Его не пугали и не волновали мысли о предстоящей новой для него работе. Ему часто приходилось браться за новую работу, он легко находил ту правильную линию, которая и была главной линией. Он знал, – и в танковом корпусе он сумеет осуществить эту линию.
Но здесь, – как связать железную суровость, непоколебимость с нежностью, с любовью, не знающей ни закона, ни линии.
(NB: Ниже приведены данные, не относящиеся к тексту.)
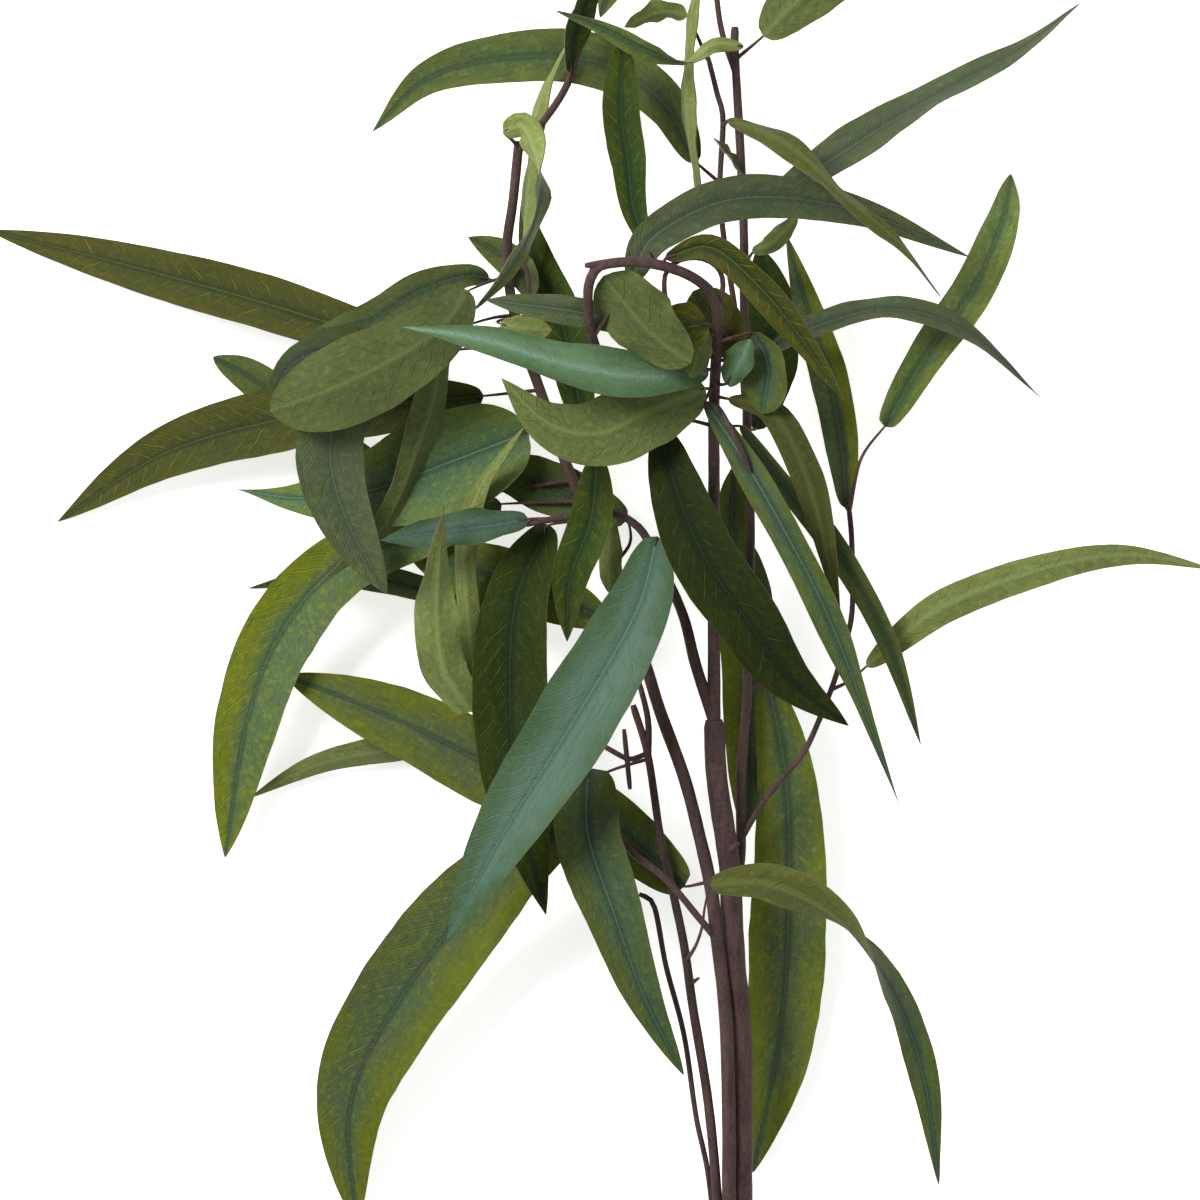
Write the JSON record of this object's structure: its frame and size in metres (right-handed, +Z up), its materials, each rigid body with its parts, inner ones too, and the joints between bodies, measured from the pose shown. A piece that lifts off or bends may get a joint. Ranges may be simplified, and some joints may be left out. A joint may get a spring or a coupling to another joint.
{
  "type": "eucalyptus branch",
  "caption": "Cut leafy branch with long sickle-shaped green leaves on thin brown stems that share one cut end, lying down.",
  "frame": {"origin": "centre of the branch's outline on the surface that it lies on", "axes": "+Y from the cut end towards the tips, +Z up from the surface, +X to the right seen from above"},
  "size_m": [0.4164, 0.651, 0.1127],
  "materials": {
    "foliage": "pressed leaf fabric, deep green to olive with paler veins, soft satin face and matte pale underside",
    "bark": "dark red-brown stem, finely rough and matte"
  },
  "bodies": {
    "root": {"trunk": "bark", "nodding_stem": "foliage", "left_fork": "foliage", "long_left_stem": "foliage", "lower_left_twig": "foliage", "right_stem": "foliage", "right_side_twig": "foliage", "thin_top_stem": "foliage", "low_stem": "foliage", "wire_shoot": "bark"}
  },
  "joints": []
}
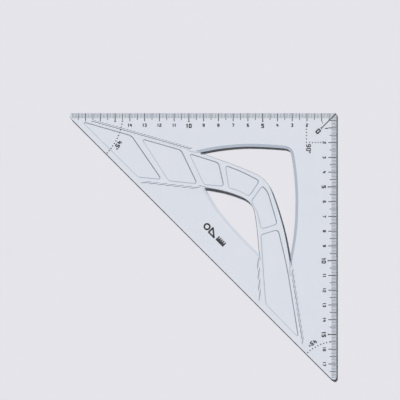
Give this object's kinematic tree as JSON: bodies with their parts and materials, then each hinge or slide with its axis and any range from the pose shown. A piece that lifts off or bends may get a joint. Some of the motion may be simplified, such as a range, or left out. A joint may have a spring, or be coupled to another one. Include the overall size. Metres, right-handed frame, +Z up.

Он оглянулся на жену. Она стояла, по-деревенски подперев щеку ладонью. В полумраке лицо ее казалось похудевшим, молодым, такой была она, когда они в первый раз после женитьбы поехали к морю, жили в санатории «Украина» над самым береговым обрывом.
Под окном деликатно прогудел автомобиль – это пришла обкомовская машина. Гетманов снова повернулся к детям и развел руками, в этом жесте выражалась его беспомощность перед чувством, с которым не мог он совладать.
В коридоре он после прощальных слов и поцелуев надел полушубок, папаху, стоял, выжидая, пока водитель машины вынесет чемоданы.
– Ну вот, – сказал он и вдруг снял с головы папаху, шагнул к жене, снова обнял ее. И в этом новом, последнем прощании, когда сквозь полуоткрытую дверь, смешиваясь с домашним теплом, входил сырой и холодный уличный воздух, когда шершавая, дубленая шкура полушубка прикоснулась к душистому шелку халата, оба они ощутили, что их жизнь, казавшаяся единой, вдруг раскололась, и тоска ожгла их сердца.